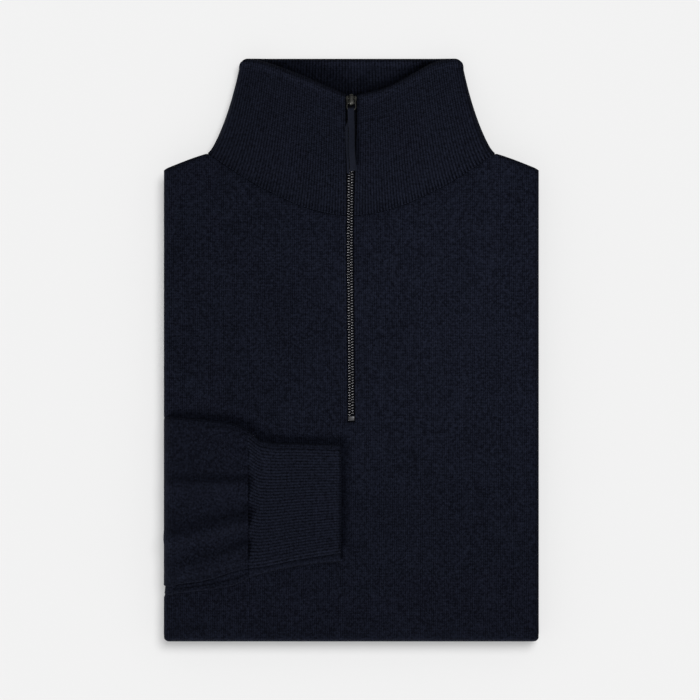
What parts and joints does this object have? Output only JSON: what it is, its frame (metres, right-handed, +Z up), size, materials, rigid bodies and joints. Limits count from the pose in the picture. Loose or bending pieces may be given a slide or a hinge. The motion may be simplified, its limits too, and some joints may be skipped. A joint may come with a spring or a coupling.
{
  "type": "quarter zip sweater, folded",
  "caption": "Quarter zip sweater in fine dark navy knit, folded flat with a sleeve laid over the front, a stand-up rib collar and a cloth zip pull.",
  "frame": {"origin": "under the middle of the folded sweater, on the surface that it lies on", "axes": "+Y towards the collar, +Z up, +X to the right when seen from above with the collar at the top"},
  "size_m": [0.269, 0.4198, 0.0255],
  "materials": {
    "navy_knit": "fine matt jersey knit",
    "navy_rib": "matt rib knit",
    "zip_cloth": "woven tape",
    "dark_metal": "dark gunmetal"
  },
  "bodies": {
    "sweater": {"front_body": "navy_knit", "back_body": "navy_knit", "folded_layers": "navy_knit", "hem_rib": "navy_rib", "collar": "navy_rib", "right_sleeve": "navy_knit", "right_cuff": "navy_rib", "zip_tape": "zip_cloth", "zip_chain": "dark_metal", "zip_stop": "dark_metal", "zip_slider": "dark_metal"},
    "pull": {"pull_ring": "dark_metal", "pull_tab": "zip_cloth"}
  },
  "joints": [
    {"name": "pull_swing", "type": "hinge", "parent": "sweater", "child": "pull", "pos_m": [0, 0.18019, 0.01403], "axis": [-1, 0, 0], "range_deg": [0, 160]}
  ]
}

===

Goal: Within the listing above, work out how many lines contain the string "frame", and reply with that number only.

Result: 2